Listing Rules: Sebi puts in place system to check non-compliance
The Indian Express
May 04, 2018
The Securities and Exchange Board of India (Sebi) on Thursday instituted a stronger mechanism to check non-compliance of listing conditions, giving exchanges the power to freeze promoter shareholding and even delist the shares of such defaulting companies.
The Sebi’s move is aimed at maintaining consistency and adopting a uniform approach in the matter of levy of fines for non-compliance with certain provisions of the listing regulations.
Under the new framework, exchanges would have the power to freeze the entire shareholding of the promoter and promoter group in non-compliant listed entity also holding in other securities, the regulator said in a circular.
Apart from this, exchanges can levy fines on non-compliant company, place the stocks of such firms to restricted trading category and suspend trading in the shares of such entities. In case an entity fails to comply with the requirements or pay the applicable fine within six months from the date of suspension, the exchange will have to initiate the process of compulsory delisting.
Sebi said the new rules would come into force with effect from compliance periods ending on or after September 30, 2018.
According to the norms, the grounds for suspension from listing include failure to comply with the board composition including appointment of women director and failure to constitute audit committee for two consecutive quarters; failure to submit information on the reconciliation of shares and capital audit report for two consecutive quarters.

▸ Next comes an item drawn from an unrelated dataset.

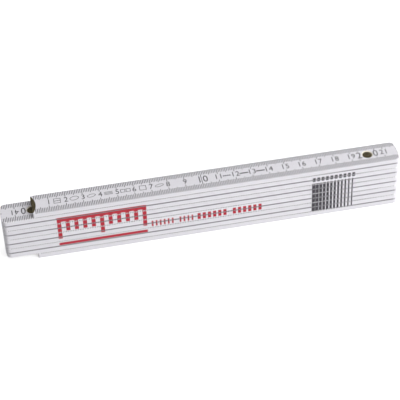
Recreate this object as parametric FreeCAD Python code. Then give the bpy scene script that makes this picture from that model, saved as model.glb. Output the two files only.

As per the new rules, Sebi has directed the stock exchanges to impose penalties ranging from Rs 1,000-5,000 per day on violation of certain clauses of the listing agreement like non-submission or delay in submission of document related to the company’s financial and shareholding details, failure to appoint women director on the board. The exchanges can levy a fine of Rs 10,000 per instance for delay in furnishing prior intimation about the company’s board meeting and delay in non-disclosure of record date or dividend declaration.
Such fines will continue to accrue till the time of rectification of the non-compliance to the satisfaction of the concerned recognized stock exchange or till the scrip of the listed entity is suspended from trading for non-compliance with the provisions of Listing Regulations.
The new norms also mandate that the board of directors need to be informed about the non-compliance and their comments need be made public so that investors can make informed decisions.
The exchanges will also have to disclose on their websites the action taken against the listed entities for non-compliance of the listing conditions, including the details of respective including the details of respective requirement, amount of fine, period of suspension, freezing of shares, among others.
Every bourse is required to review the compliance status of the listed entities within 15 days from the date of receipt of information. Also, exchanges need to issue notices to the non-compliant listed entities to ensure compliance and pay fine within 15 days from the date of the notice.